# START OF EXTRACTED INFORMATION
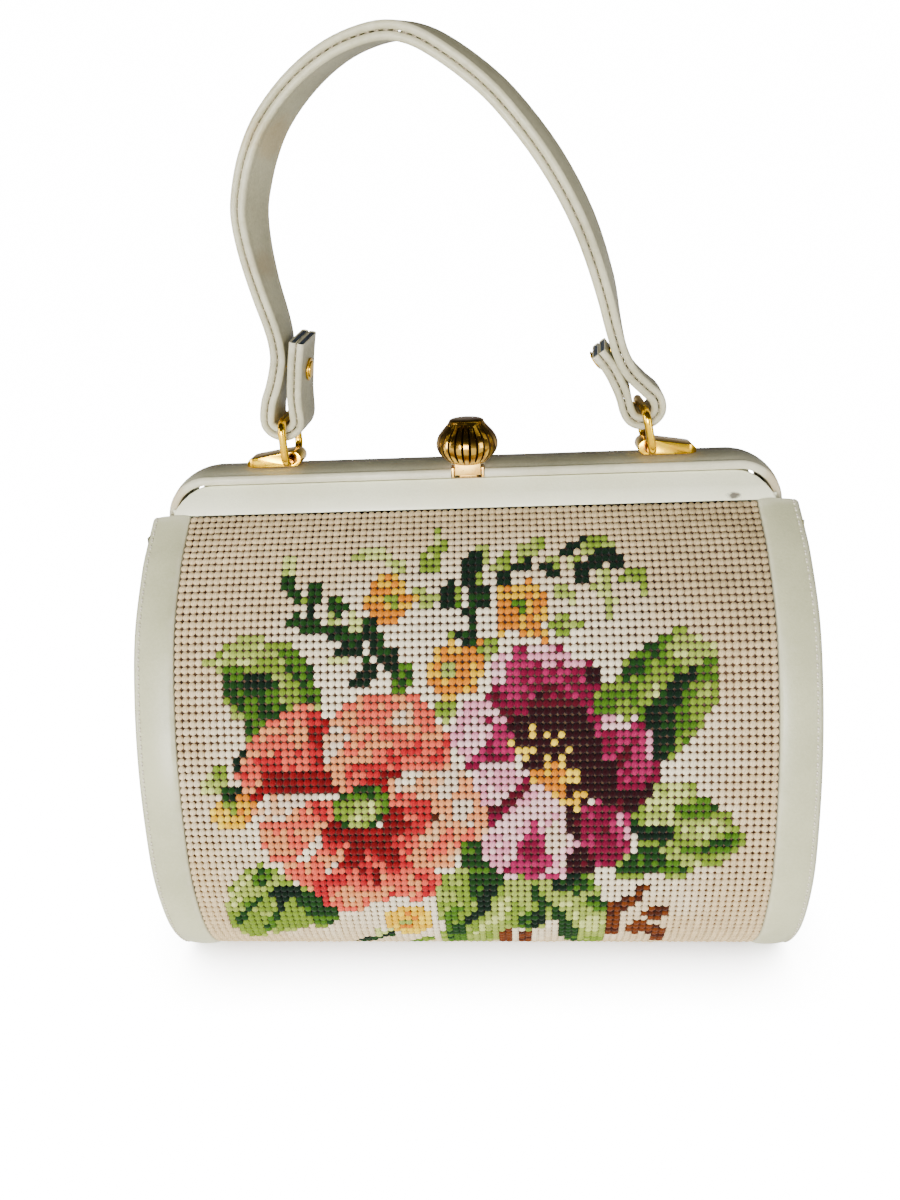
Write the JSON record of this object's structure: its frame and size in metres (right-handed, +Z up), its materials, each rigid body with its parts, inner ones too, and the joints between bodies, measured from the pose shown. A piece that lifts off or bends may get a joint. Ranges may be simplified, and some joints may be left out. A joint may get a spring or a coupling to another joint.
{
  "type": "needlepoint frame handbag",
  "caption": "Barrel-shaped needlepoint handbag with leather bands, a leather-covered top frame, a ribbed ball clasp and a strap handle.",
  "frame": {"origin": "centre of the base, on the surface that the bag stands on", "axes": "+X along the bag, to the right seen from the front; -Y is the front; +Z is up"},
  "size_m": [0.242, 0.1526, 0.33],
  "materials": {
    "wool": "matt wool stitches",
    "leather": "smooth bone leather, slightly worn",
    "brass": "polished",
    "steel": "plain"
  },
  "bodies": {
    "bag": {"needlepoint_panel": "wool", "top_frame": "leather", "front_frame": "leather", "rear_frame": "leather", "clasp_housing": "brass", "handle_outer_strap": "leather", "handle_inner_strap": "leather", "side_band_left": "leather", "side_band_right": "leather", "end_gusset_left": "leather", "end_gusset_right": "leather", "hinge_pin_left": "steel", "hinge_pin_right": "steel", "handle_bracket_left": "brass", "handle_bracket_right": "brass", "handle_ring_left": "brass", "handle_ring_right": "brass", "handle_rivet_left": "brass", "handle_rivet_right": "brass"},
    "clasp": {"clasp_knob": "brass"}
  },
  "joints": [
    {"name": "clasp_lever", "type": "hinge", "parent": "bag", "child": "clasp", "pos_m": [0, -0.0105, 0.1852], "axis": [-1, 0, 0], "range_deg": [0, 7], "stiffness_Nm_per_rad": 0.05, "springref_deg": -5.73}
  ]
}
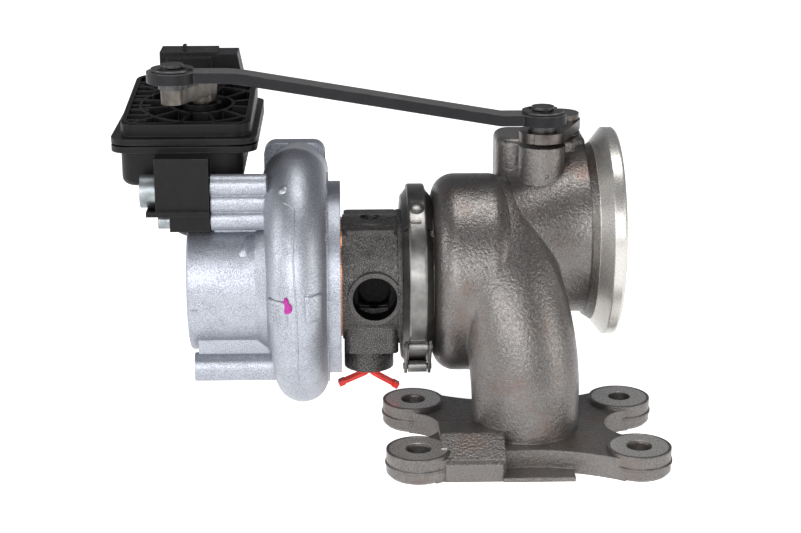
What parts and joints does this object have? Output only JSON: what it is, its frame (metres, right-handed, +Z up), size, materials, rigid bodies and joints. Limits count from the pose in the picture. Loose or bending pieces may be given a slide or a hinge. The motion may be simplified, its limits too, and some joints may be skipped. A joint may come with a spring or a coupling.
{
  "type": "turbocharger",
  "caption": "Small turbocharger: scroll turbine housing with bolted inlet flange, compressor housing, bearing housing, V-band clamp and electric wastegate actuator with link rod.",
  "frame": {"origin": "centre of the four-bolt exhaust flange on its gasket face", "axes": "+X along the rotor towards the turbine outlet, +Y towards the compressor outlet, +Z up out of the flange"},
  "size_m": [0.2139, 0.1447, 0.1472],
  "materials": {
    "cast_steel": "sand-cast heat-resistant steel, warm grey",
    "cast_iron_centre": "dark grey iron casting with machined faces",
    "cast_aluminium": "sand-cast, fine grain, pale grey",
    "machined_aluminium": "turned and milled",
    "stainless": "satin stainless steel",
    "black_steel": "black satin coating",
    "bare_steel": "machined steel",
    "dark_steel": "phosphated steel",
    "zinc_steel": "zinc plated steel",
    "nickel_alloy": "investment-cast nickel alloy",
    "black_plastic": "glass-filled black plastic",
    "circuit_green": "solder-masked board",
    "bronze": "bearing bronze",
    "copper": "soft copper",
    "seal_rubber": "black elastomer",
    "magnet": "ferrite",
    "gear_plastic": "natural acetal",
    "red_plastic": "soft red plastic"
  },
  "bodies": {
    "housing": {"turbine_housing": "cast_steel", "wastegate_bush": "bare_steel", "thrust_bearing": "bronze", "compressor_seal_ring": "cast_iron_centre", "turbine_seal_ring": "cast_iron_centre", "bearing_housing": "cast_iron_centre", "journal_bearing": "bronze", "bearing_pin": "bare_steel", "backplate": "machined_aluminium", "backplate_screws": "zinc_steel", "backplate_o_ring": "seal_rubber", "backplate_gasket": "copper", "retaining_ring": "dark_steel", "heat_shield": "stainless", "clamp_segments": "stainless", "clamp_strap_front": "stainless", "clamp_strap_back": "stainless", "clamp_trunnions": "stainless", "clamp_bolt": "zinc_steel", "clamp_nut": "zinc_steel", "clamp_hinge": "stainless", "compressor_housing": "cast_aluminium", "actuator_housing": "black_plastic", "actuator_lid": "black_plastic", "lid_seal": "seal_rubber", "connector_pins": "copper", "circuit_board": "circuit_green", "lower_bush": "bronze", "upper_bush": "bronze", "intermediate_pin": "bare_steel", "motor_can": "zinc_steel", "motor_bushes": "bronze", "motor_magnets": "magnet", "actuator_screws": "zinc_steel", "transport_cap": "red_plastic"},
    "rotor": {"rotor_shaft": "bare_steel", "turbine_wheel": "nickel_alloy", "compressor_wheel": "machined_aluminium", "shaft_nut": "dark_steel", "thrust_washer": "bare_steel", "oil_flinger": "bare_steel"},
    "wastegate": {"wastegate_spindle": "bare_steel", "wastegate_arm": "nickel_alloy", "wastegate_flap": "nickel_alloy", "flap_washer": "bare_steel", "wastegate_lever": "bare_steel", "valve_pin": "dark_steel", "valve_pin_clip": "dark_steel"},
    "actuator_crank": {"output_shaft": "bare_steel", "sector_gear": "gear_plastic", "actuator_lever": "bare_steel", "actuator_pin": "dark_steel", "actuator_pin_clip": "dark_steel"},
    "link": {"link_rod": "black_steel"},
    "intermediate": {"intermediate_gear": "gear_plastic"},
    "motor_rotor": {"motor_shaft": "bare_steel", "motor_pinion": "bronze"}
  },
  "joints": [
    {"name": "rotor_spin", "type": "hinge", "parent": "housing", "child": "rotor", "pos_m": [-0.06, 0.034, 0.06], "axis": [1, 0, 0], "continuous": true},
    {"name": "actuator_swing", "type": "hinge", "parent": "housing", "child": "actuator_crank", "pos_m": [-0.1257, 0.054, 0.12], "axis": [0, 0, 1], "range_deg": [0, 40]},
    {"name": "wastegate_swing", "type": "hinge", "parent": "housing", "child": "wastegate", "pos_m": [0.0183, 0.054, 0.1], "axis": [0, 0, 1], "range_deg": [0, 40]},
    {"name": "link_swing", "type": "hinge", "parent": "actuator_crank", "child": "link", "pos_m": [-0.1352, 0.032, 0.142], "axis": [0, 0, 1], "range_deg": [-40, 0]},
    {"name": "intermediate_spin", "type": "hinge", "parent": "housing", "child": "intermediate", "pos_m": [-0.14049, 0.07391, 0.112], "axis": [0, 0, 1], "range_deg": [-166.8, 0]},
    {"name": "motor_spin", "type": "hinge", "parent": "housing", "child": "motor_rotor", "pos_m": [-0.12748, 0.08178, 0.09], "axis": [0, 0, 1], "range_deg": [0, 466.8]}
  ],
  "couplings": [
    {"joint": "wastegate_swing", "follows": "actuator_swing", "ratio": 1},
    {"joint": "link_swing", "follows": "actuator_swing", "ratio": -1},
    {"joint": "intermediate_spin", "follows": "actuator_swing", "ratio": -4.1667},
    {"joint": "motor_spin", "follows": "actuator_swing", "ratio": 11.667}
  ]
}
# END OF EXTRACTED INFORMATION
EXERCISE AIM: From the listing above, extract every line exactly as it stands.

RESPONSE TO THIS EXERCISE:
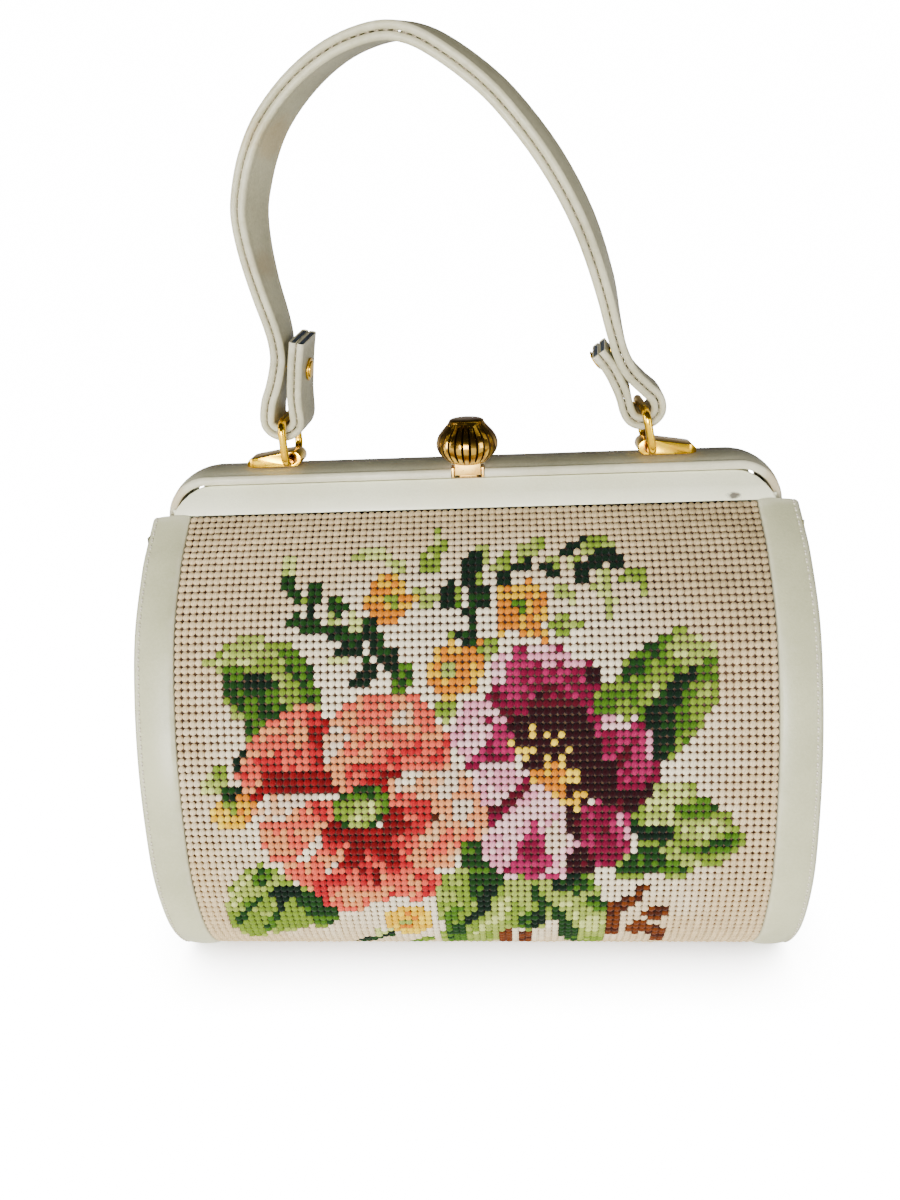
Write the JSON record of this object's structure: its frame and size in metres (right-handed, +Z up), its materials, each rigid body with its parts, inner ones too, and the joints between bodies, measured from the pose shown. A piece that lifts off or bends may get a joint. Ranges may be simplified, and some joints may be left out. A joint may get a spring or a coupling to another joint.
{
  "type": "needlepoint frame handbag",
  "caption": "Barrel-shaped needlepoint handbag with leather bands, a leather-covered top frame, a ribbed ball clasp and a strap handle.",
  "frame": {"origin": "centre of the base, on the surface that the bag stands on", "axes": "+X along the bag, to the right seen from the front; -Y is the front; +Z is up"},
  "size_m": [0.242, 0.1526, 0.33],
  "materials": {
    "wool": "matt wool stitches",
    "leather": "smooth bone leather, slightly worn",
    "brass": "polished",
    "steel": "plain"
  },
  "bodies": {
    "bag": {"needlepoint_panel": "wool", "top_frame": "leather", "front_frame": "leather", "rear_frame": "leather", "clasp_housing": "brass", "handle_outer_strap": "leather", "handle_inner_strap": "leather", "side_band_left": "leather", "side_band_right": "leather", "end_gusset_left": "leather", "end_gusset_right": "leather", "hinge_pin_left": "steel", "hinge_pin_right": "steel", "handle_bracket_left": "brass", "handle_bracket_right": "brass", "handle_ring_left": "brass", "handle_ring_right": "brass", "handle_rivet_left": "brass", "handle_rivet_right": "brass"},
    "clasp": {"clasp_knob": "brass"}
  },
  "joints": [
    {"name": "clasp_lever", "type": "hinge", "parent": "bag", "child": "clasp", "pos_m": [0, -0.0105, 0.1852], "axis": [-1, 0, 0], "range_deg": [0, 7], "stiffness_Nm_per_rad": 0.05, "springref_deg": -5.73}
  ]
}
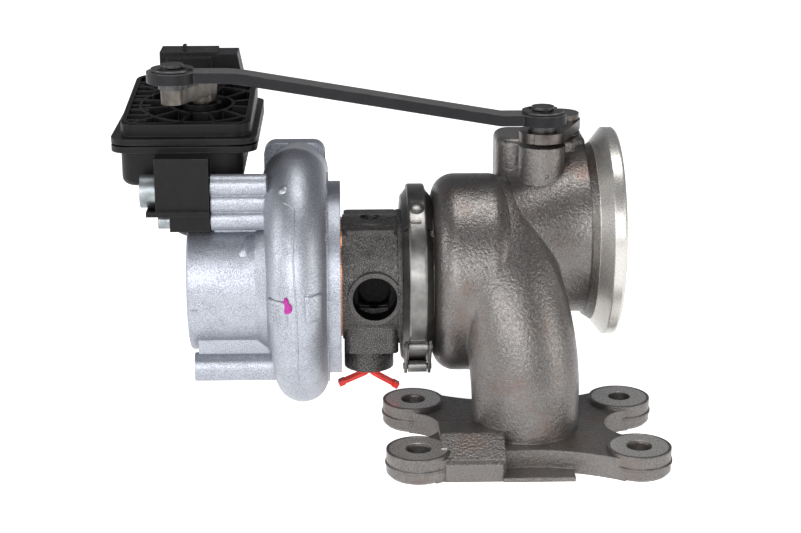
What parts and joints does this object have? Output only JSON: what it is, its frame (metres, right-handed, +Z up), size, materials, rigid bodies and joints. Limits count from the pose in the picture. Loose or bending pieces may be given a slide or a hinge. The motion may be simplified, its limits too, and some joints may be skipped. A joint may come with a spring or a coupling.
{
  "type": "turbocharger",
  "caption": "Small turbocharger: scroll turbine housing with bolted inlet flange, compressor housing, bearing housing, V-band clamp and electric wastegate actuator with link rod.",
  "frame": {"origin": "centre of the four-bolt exhaust flange on its gasket face", "axes": "+X along the rotor towards the turbine outlet, +Y towards the compressor outlet, +Z up out of the flange"},
  "size_m": [0.2139, 0.1447, 0.1472],
  "materials": {
    "cast_steel": "sand-cast heat-resistant steel, warm grey",
    "cast_iron_centre": "dark grey iron casting with machined faces",
    "cast_aluminium": "sand-cast, fine grain, pale grey",
    "machined_aluminium": "turned and milled",
    "stainless": "satin stainless steel",
    "black_steel": "black satin coating",
    "bare_steel": "machined steel",
    "dark_steel": "phosphated steel",
    "zinc_steel": "zinc plated steel",
    "nickel_alloy": "investment-cast nickel alloy",
    "black_plastic": "glass-filled black plastic",
    "circuit_green": "solder-masked board",
    "bronze": "bearing bronze",
    "copper": "soft copper",
    "seal_rubber": "black elastomer",
    "magnet": "ferrite",
    "gear_plastic": "natural acetal",
    "red_plastic": "soft red plastic"
  },
  "bodies": {
    "housing": {"turbine_housing": "cast_steel", "wastegate_bush": "bare_steel", "thrust_bearing": "bronze", "compressor_seal_ring": "cast_iron_centre", "turbine_seal_ring": "cast_iron_centre", "bearing_housing": "cast_iron_centre", "journal_bearing": "bronze", "bearing_pin": "bare_steel", "backplate": "machined_aluminium", "backplate_screws": "zinc_steel", "backplate_o_ring": "seal_rubber", "backplate_gasket": "copper", "retaining_ring": "dark_steel", "heat_shield": "stainless", "clamp_segments": "stainless", "clamp_strap_front": "stainless", "clamp_strap_back": "stainless", "clamp_trunnions": "stainless", "clamp_bolt": "zinc_steel", "clamp_nut": "zinc_steel", "clamp_hinge": "stainless", "compressor_housing": "cast_aluminium", "actuator_housing": "black_plastic", "actuator_lid": "black_plastic", "lid_seal": "seal_rubber", "connector_pins": "copper", "circuit_board": "circuit_green", "lower_bush": "bronze", "upper_bush": "bronze", "intermediate_pin": "bare_steel", "motor_can": "zinc_steel", "motor_bushes": "bronze", "motor_magnets": "magnet", "actuator_screws": "zinc_steel", "transport_cap": "red_plastic"},
    "rotor": {"rotor_shaft": "bare_steel", "turbine_wheel": "nickel_alloy", "compressor_wheel": "machined_aluminium", "shaft_nut": "dark_steel", "thrust_washer": "bare_steel", "oil_flinger": "bare_steel"},
    "wastegate": {"wastegate_spindle": "bare_steel", "wastegate_arm": "nickel_alloy", "wastegate_flap": "nickel_alloy", "flap_washer": "bare_steel", "wastegate_lever": "bare_steel", "valve_pin": "dark_steel", "valve_pin_clip": "dark_steel"},
    "actuator_crank": {"output_shaft": "bare_steel", "sector_gear": "gear_plastic", "actuator_lever": "bare_steel", "actuator_pin": "dark_steel", "actuator_pin_clip": "dark_steel"},
    "link": {"link_rod": "black_steel"},
    "intermediate": {"intermediate_gear": "gear_plastic"},
    "motor_rotor": {"motor_shaft": "bare_steel", "motor_pinion": "bronze"}
  },
  "joints": [
    {"name": "rotor_spin", "type": "hinge", "parent": "housing", "child": "rotor", "pos_m": [-0.06, 0.034, 0.06], "axis": [1, 0, 0], "continuous": true},
    {"name": "actuator_swing", "type": "hinge", "parent": "housing", "child": "actuator_crank", "pos_m": [-0.1257, 0.054, 0.12], "axis": [0, 0, 1], "range_deg": [0, 40]},
    {"name": "wastegate_swing", "type": "hinge", "parent": "housing", "child": "wastegate", "pos_m": [0.0183, 0.054, 0.1], "axis": [0, 0, 1], "range_deg": [0, 40]},
    {"name": "link_swing", "type": "hinge", "parent": "actuator_crank", "child": "link", "pos_m": [-0.1352, 0.032, 0.142], "axis": [0, 0, 1], "range_deg": [-40, 0]},
    {"name": "intermediate_spin", "type": "hinge", "parent": "housing", "child": "intermediate", "pos_m": [-0.14049, 0.07391, 0.112], "axis": [0, 0, 1], "range_deg": [-166.8, 0]},
    {"name": "motor_spin", "type": "hinge", "parent": "housing", "child": "motor_rotor", "pos_m": [-0.12748, 0.08178, 0.09], "axis": [0, 0, 1], "range_deg": [0, 466.8]}
  ],
  "couplings": [
    {"joint": "wastegate_swing", "follows": "actuator_swing", "ratio": 1},
    {"joint": "link_swing", "follows": "actuator_swing", "ratio": -1},
    {"joint": "intermediate_spin", "follows": "actuator_swing", "ratio": -4.1667},
    {"joint": "motor_spin", "follows": "actuator_swing", "ratio": 11.667}
  ]
}